**WHAT YOU WILL DO**. Each record is to be printed again precisely as it reads.

--- BEGIN ---

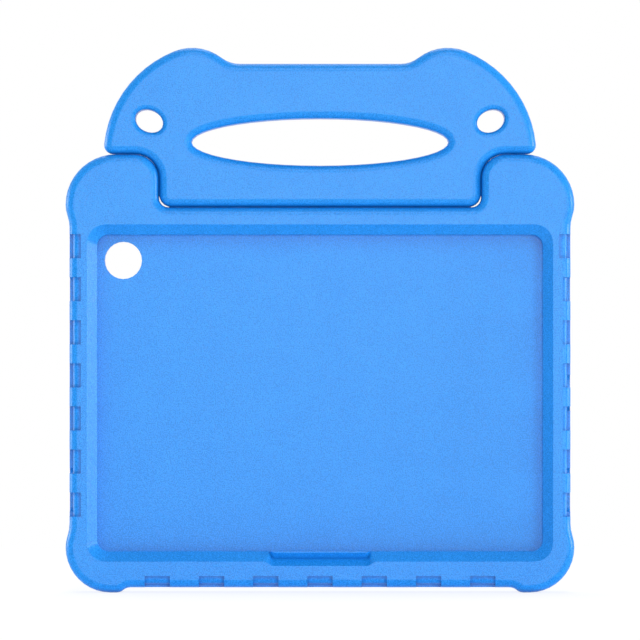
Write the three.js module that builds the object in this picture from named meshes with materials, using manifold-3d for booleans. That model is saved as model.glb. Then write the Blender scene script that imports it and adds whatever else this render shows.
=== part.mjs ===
// Kids tablet case: a foam shell with a pocket behind a front lip, and a foam carrying handle
// between its two shoulders that folds back on hinge pegs to make a stand.
// Millimetres, +Z up, the front faces -Y, and the feet stand on z = 0.
import * as THREE from "three";
import { mergeVertices } from "three/addons/utils/BufferGeometryUtils.js";
import Module from "manifold-3d";

const wasm = await Module();
wasm.setup();

// Pocket and the walls round it.
const pocketLength = 249.2;
const pocketHeight = 180.1;
const pocketDepth = 7.4;
const pocketCorner = 11;
const lipThickness = 5;
const backWall = 12.6;
const sideWall = 9.6;
const bottomWall = 14.1;
const topWall = 9.4;

// Window in the front lip: its bevel ends in a short square land at the inner edge.
const lipOverlap = 5.2;
const bevelWidth = 5.4;
const windowLand = 0.6;
const windowCorner = 6;
const bevelCorner = 10;

// Finger recess in the lower lip, down to a thin ledge, and the sloping tab that stands on it.
const recessWidth = 49.2;
const recessDepth = 4.4;
const recessDrop = 2.3;
const recessSlope = 3.9;
const recessEndRun = 6;
const tabLength = 53.8;
const tabDepth = 2.8;
const tabLand = 0.6;
const tabCorner = 2.6;

// Bulged corners: two feet below and two shoulders above.
const cornerBulge = 2.1;
const footRadius = 24.1;
const footFlat = 3.2;
const footDrop = 2.8;
const footBlend = 7.5;
const footSideBlend = 13;
const shoulderRadius = 27;
const shoulderWidth = 49.9;
const shoulderInnerRadius = 12.9;
const shoulderSideBlend = 12.2;
const notchDepth = 28.4;
const notchCorner = 5.2;
const edgeRadius = 4.4;

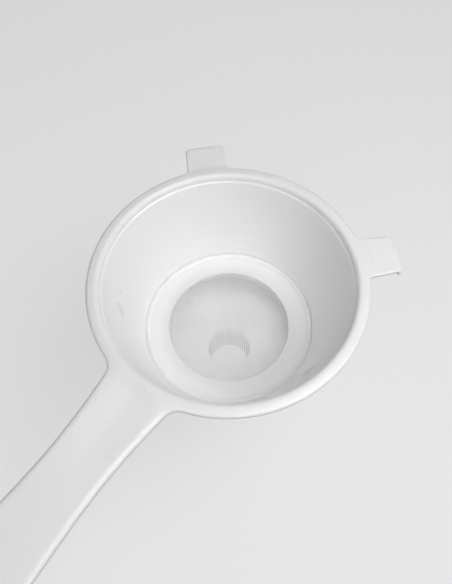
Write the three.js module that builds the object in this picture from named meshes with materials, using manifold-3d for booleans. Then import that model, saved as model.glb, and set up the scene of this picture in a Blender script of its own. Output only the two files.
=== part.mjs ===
// Double sieve strainer for honey. A handled bowl holds a coarse sieve insert at its foot, and a
// push-on lower funnel holds a fine sieve insert under the bowl's collar.
//
// Millimetres, +Z up. The origin is on the bowl's axis, level with the undersides of the two lugs,
// which rest on the vessel's rim. +X runs along the handle.

import * as THREE from 'three';
import { mergeVertices } from 'three/addons/utils/BufferGeometryUtils.js';
import Module from 'manifold-3d';

const wasm = await Module();
wasm.setup();

// ---- Driving dimensions ----------------------------------------------------------------------

const GAP = 0.3; // between pieces that sit on or in each other
const WALL = 2; // moulded wall thickness
const EDGE = 0.6; // broken edge on flanges and rings
const ROUND = 1.5; // rounding of the larger moulded edges
const FACETS = 64; // round every turned piece
const ARC_STEPS = 3; // along each rounded stretch of a profile
const OUTLINE_STEPS = 4; // along each curve of a plan outline

// Rim: a broad rounded bead whose inner side drops to a groove above the bowl's wall
const RIM_R = 75;
const RIM_EDGE_TOP = 1.4; // top of the upright outer edge
const BEAD_R = 70.8; // crest of the bead
const BEAD_Z = 3.3;
const GROOVE_R = 67.9;
const GROOVE_Z = -0.6;
const RIM_FILLET = 2; // between the bowl's outside and the rim's underside

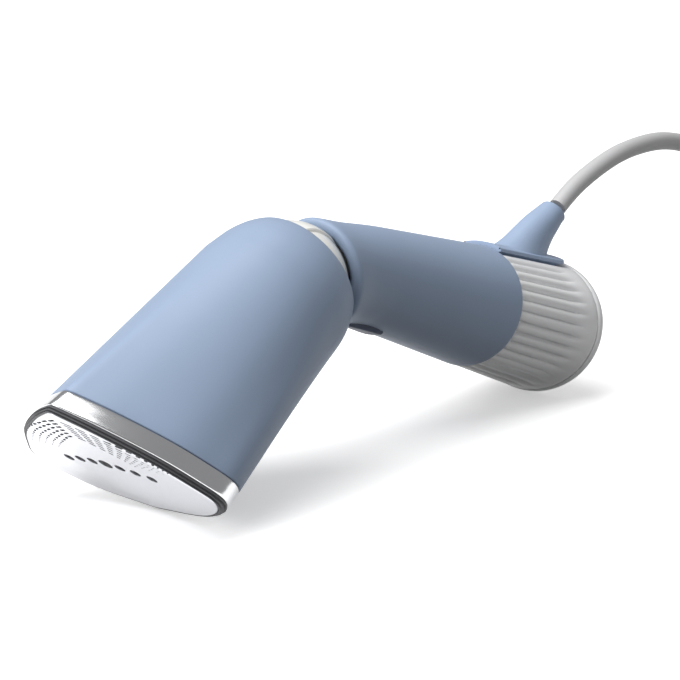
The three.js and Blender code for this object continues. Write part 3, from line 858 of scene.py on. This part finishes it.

--- END ---

**WRITTEN SOLUTION**.
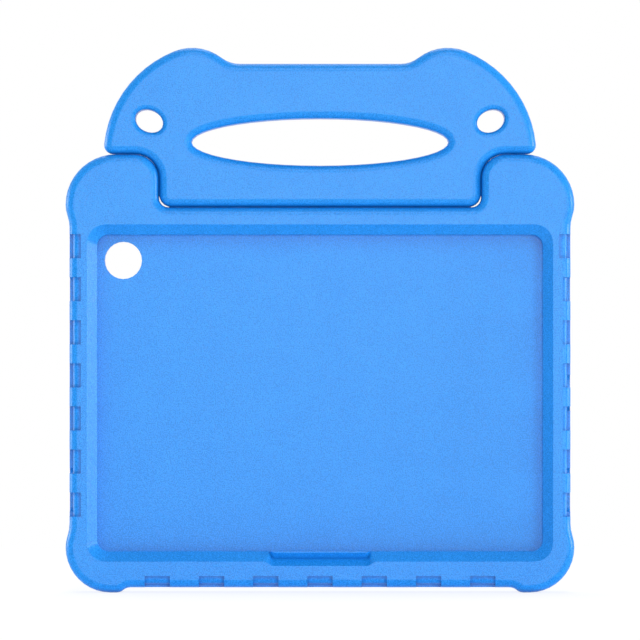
Write the three.js module that builds the object in this picture from named meshes with materials, using manifold-3d for booleans. That model is saved as model.glb. Then write the Blender scene script that imports it and adds whatever else this render shows.
=== part.mjs ===
// Kids tablet case: a foam shell with a pocket behind a front lip, and a foam carrying handle
// between its two shoulders that folds back on hinge pegs to make a stand.
// Millimetres, +Z up, the front faces -Y, and the feet stand on z = 0.
import * as THREE from "three";
import { mergeVertices } from "three/addons/utils/BufferGeometryUtils.js";
import Module from "manifold-3d";

const wasm = await Module();
wasm.setup();

// Pocket and the walls round it.
const pocketLength = 249.2;
const pocketHeight = 180.1;
const pocketDepth = 7.4;
const pocketCorner = 11;
const lipThickness = 5;
const backWall = 12.6;
const sideWall = 9.6;
const bottomWall = 14.1;
const topWall = 9.4;

// Window in the front lip: its bevel ends in a short square land at the inner edge.
const lipOverlap = 5.2;
const bevelWidth = 5.4;
const windowLand = 0.6;
const windowCorner = 6;
const bevelCorner = 10;

// Finger recess in the lower lip, down to a thin ledge, and the sloping tab that stands on it.
const recessWidth = 49.2;
const recessDepth = 4.4;
const recessDrop = 2.3;
const recessSlope = 3.9;
const recessEndRun = 6;
const tabLength = 53.8;
const tabDepth = 2.8;
const tabLand = 0.6;
const tabCorner = 2.6;

// Bulged corners: two feet below and two shoulders above.
const cornerBulge = 2.1;
const footRadius = 24.1;
const footFlat = 3.2;
const footDrop = 2.8;
const footBlend = 7.5;
const footSideBlend = 13;
const shoulderRadius = 27;
const shoulderWidth = 49.9;
const shoulderInnerRadius = 12.9;
const shoulderSideBlend = 12.2;
const notchDepth = 28.4;
const notchCorner = 5.2;
const edgeRadius = 4.4;

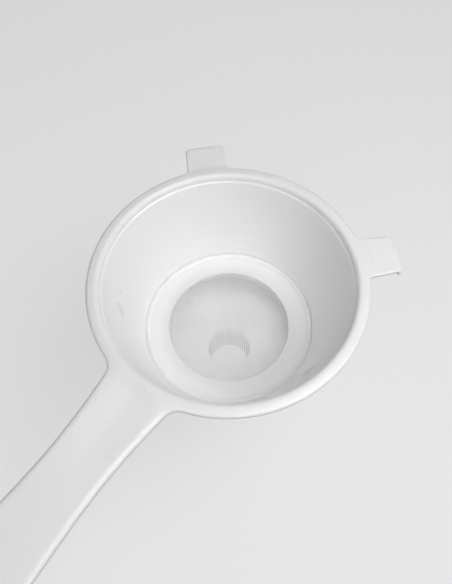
Write the three.js module that builds the object in this picture from named meshes with materials, using manifold-3d for booleans. Then import that model, saved as model.glb, and set up the scene of this picture in a Blender script of its own. Output only the two files.
=== part.mjs ===
// Double sieve strainer for honey. A handled bowl holds a coarse sieve insert at its foot, and a
// push-on lower funnel holds a fine sieve insert under the bowl's collar.
//
// Millimetres, +Z up. The origin is on the bowl's axis, level with the undersides of the two lugs,
// which rest on the vessel's rim. +X runs along the handle.

import * as THREE from 'three';
import { mergeVertices } from 'three/addons/utils/BufferGeometryUtils.js';
import Module from 'manifold-3d';

const wasm = await Module();
wasm.setup();

// ---- Driving dimensions ----------------------------------------------------------------------

const GAP = 0.3; // between pieces that sit on or in each other
const WALL = 2; // moulded wall thickness
const EDGE = 0.6; // broken edge on flanges and rings
const ROUND = 1.5; // rounding of the larger moulded edges
const FACETS = 64; // round every turned piece
const ARC_STEPS = 3; // along each rounded stretch of a profile
const OUTLINE_STEPS = 4; // along each curve of a plan outline

// Rim: a broad rounded bead whose inner side drops to a groove above the bowl's wall
const RIM_R = 75;
const RIM_EDGE_TOP = 1.4; // top of the upright outer edge
const BEAD_R = 70.8; // crest of the bead
const BEAD_Z = 3.3;
const GROOVE_R = 67.9;
const GROOVE_Z = -0.6;
const RIM_FILLET = 2; // between the bowl's outside and the rim's underside

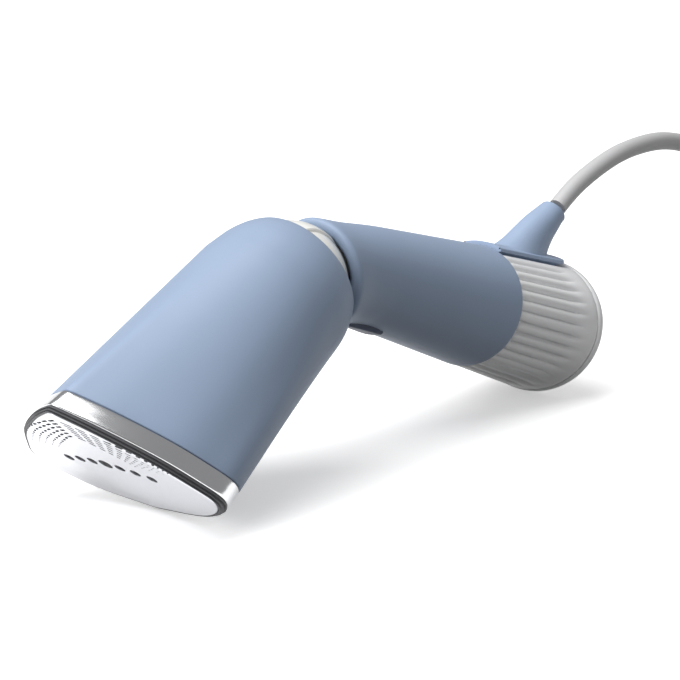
The three.js and Blender code for this object continues. Write part 3, from line 858 of scene.py on. This part finishes it.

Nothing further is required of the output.